We chatted a bit and I asked him if he was off-duty (he was) and I began to feel a bit more confident. However, I couldn’t help thinking that he would have fitted in much more on the other side of the counter in any police station (perhaps with a can of Tennants in his hand) than behind the desk in uniform, or out on the beat! Much to my relief, though, within a few blocks, ‘Mr Policeman’ and I were back at the hostel and I thanked him profusely, shaking his hand. I then felt a bit bad for my cynicism. Questioning people’s motives and thinking the worst has become part of ‘modus operandi’ out here and, although it has a survival instinct aspect to it, I really don’t like the way it makes me feel so rotten inside – especially when I’m proven wrong. So sorry Mr Policeman for doubting you – I hope you didn’t notice it too much, and that, if you did, you will forgive me.
So that was yesterday.
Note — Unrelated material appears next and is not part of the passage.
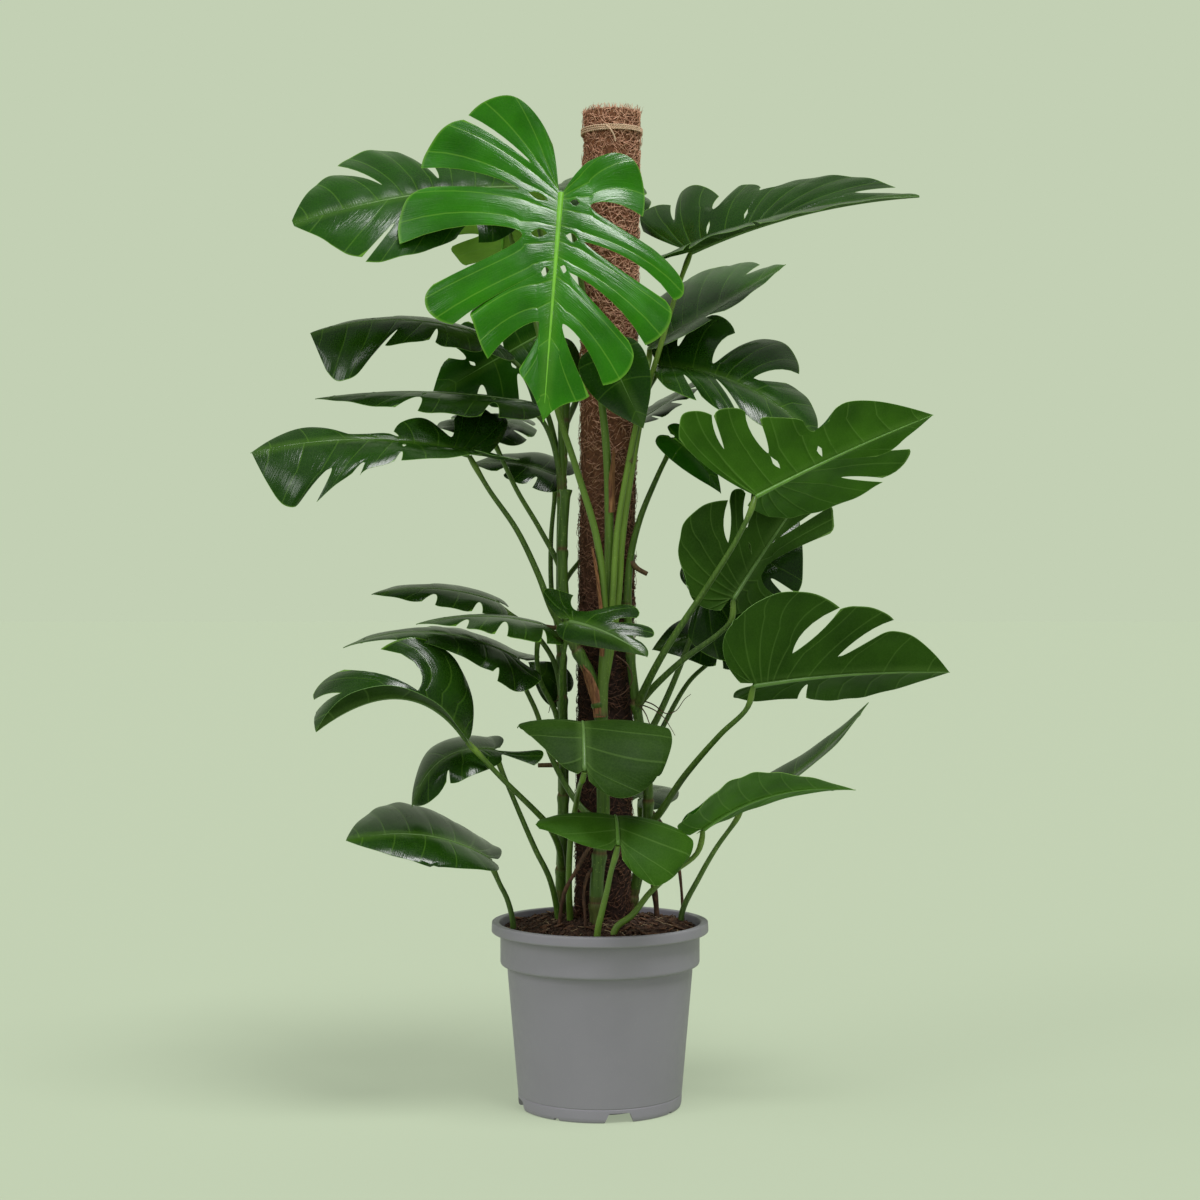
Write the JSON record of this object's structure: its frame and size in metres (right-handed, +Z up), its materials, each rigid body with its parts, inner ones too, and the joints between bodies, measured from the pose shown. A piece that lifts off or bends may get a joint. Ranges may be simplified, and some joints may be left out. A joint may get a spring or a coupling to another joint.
{
  "type": "potted swiss cheese plant",
  "caption": "Swiss cheese plant with large split leaves on arching stalks, climbing a coir pole in a round plastic nursery pot with a rolled rim.",
  "frame": {"origin": "centre of the pot's foot on the ground", "axes": "+Z up, -Y towards the front where the large young leaf hangs, +X to the right seen from the front"},
  "size_m": [0.8303, 0.4555, 1.24],
  "materials": {
    "leaf": "waxy dark green leaf with a soft gloss",
    "young_leaf": "bright green young leaf with a clear gloss",
    "stem": "smooth green stem, satin",
    "root": "rough brown aerial root",
    "sheath": "dry papery brown sheath",
    "pot": "satin moulded polypropylene, grey",
    "soil": "damp crumbly potting compost",
    "coir": "pressed coconut fibre, rough",
    "stake": "plain softwood stake",
    "twine": "twisted coir twine"
  },
  "bodies": {
    "root": {"leaf_01_crown": "young_leaf", "leaf_02_upper_left": "leaf", "leaf_03_behind_crown": "leaf", "leaf_04_behind_pole": "leaf", "leaf_05_upper_right": "leaf", "leaf_06_right_raised": "leaf", "leaf_07_right_arching": "leaf", "leaf_08_right_large": "leaf", "leaf_09_right_young": "leaf", "leaf_10_right_middle": "leaf", "leaf_11_right_behind": "leaf", "leaf_12_small_behind_right": "leaf", "leaf_13_right_lower": "leaf", "leaf_14_right_narrow": "leaf", "leaf_15_right_low": "leaf", "leaf_16_front_upper": "leaf", "leaf_17_front_lower": "leaf", "leaf_18_left_low": "leaf", "leaf_19_left_long": "leaf", "leaf_20_left_raised_lobe": "leaf", "leaf_21_left_hanging": "leaf", "leaf_22_left_level": "leaf", "leaf_23_left_level_front": "leaf", "leaf_24_front_middle": "leaf", "leaf_25_left_large": "leaf", "leaf_26_left_grey": "leaf", "leaf_27_left_dark": "leaf", "leaf_28_left_dark_low": "leaf", "leaf_29_left_upper_long": "leaf", "leaf_30_behind_left": "leaf", "leaf_31_by_pole": "leaf", "leaf_32_behind_right": "leaf", "leaf_33_behind_low": "leaf", "leaf_34_behind_stems": "leaf", "petiole_14": "stem", "petiole_15": "stem", "petiole_16": "stem", "petiole_17": "stem", "petiole_18": "stem", "petiole_21": "stem", "pole_coir_sleeve": "coir", "pole_stake": "stake", "pole_twine": "twine", "pot": "pot", "root_front_left": "root", "root_front_middle": "root", "root_right_thick": "root", "root_right_thin": "root", "sheath_low": "sheath", "sheath_middle": "sheath", "sheath_upper": "sheath", "soil": "soil", "stem_front": "stem", "stem_left": "stem", "stem_right": "stem"}
  },
  "joints": []
}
Once I got to Mamallena last night I decided to just stay there, getting a very early night to replenish my sleep deficit from the night before. Now I’m feeling less tired, but I have dark circles under my eyes and look a bit sallow and wrung out. I think I had better try to eat some vegetables in Colombia and get some of the vitamins back in my system that don’t seem to feature in Panamanian patacone fare.